Pressure from abroad remains distant
The not-so-secret hope of many climate activists has been that New Zealand’s trading partners — in particular the EU and the UK — will cite commitments in the country’s free trade agreements to pressure it to up its game.
Norman told a select committee in October last year that he had spoken with the EU Ambassador to New Zealand, Lawrence Meredith, and formed a view there was “a very high risk that New Zealand's position on climate change will become a focus of the European Union”.
But that is not a threat it has so far been possible to recreate under laboratory conditions, as it were.
Meredith eventually declined a request from The Post for an interview on the topic. He would have had to check back with Brussels on the request.

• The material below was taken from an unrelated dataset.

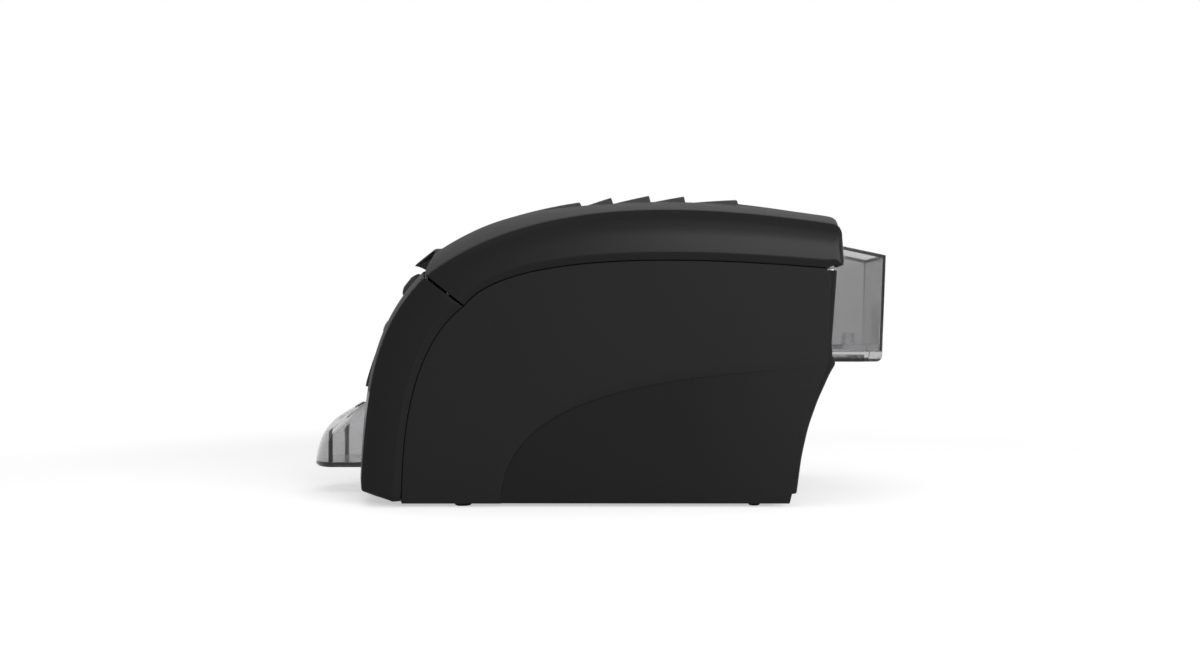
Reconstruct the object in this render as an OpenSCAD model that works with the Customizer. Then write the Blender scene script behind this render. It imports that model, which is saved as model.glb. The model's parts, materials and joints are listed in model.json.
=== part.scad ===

Whatever officials may be saying behind closed doors, given everything else going on in the world, from Trump’s trade policies to Russia’s war on Ukraine, this may not be the time when the EU is inclined to engage in a public spat with any ally on climate policy.
The timing is just not right.
The risk for “NZ Inc” is that could change suddenly and exporters could find themselves disadvantaged after any return to more normal times.
In the meantime, tangible progress on climate change may be more down to individual Kiwis than what happens inside the Beehive in Wellington or at COP30 Brazil.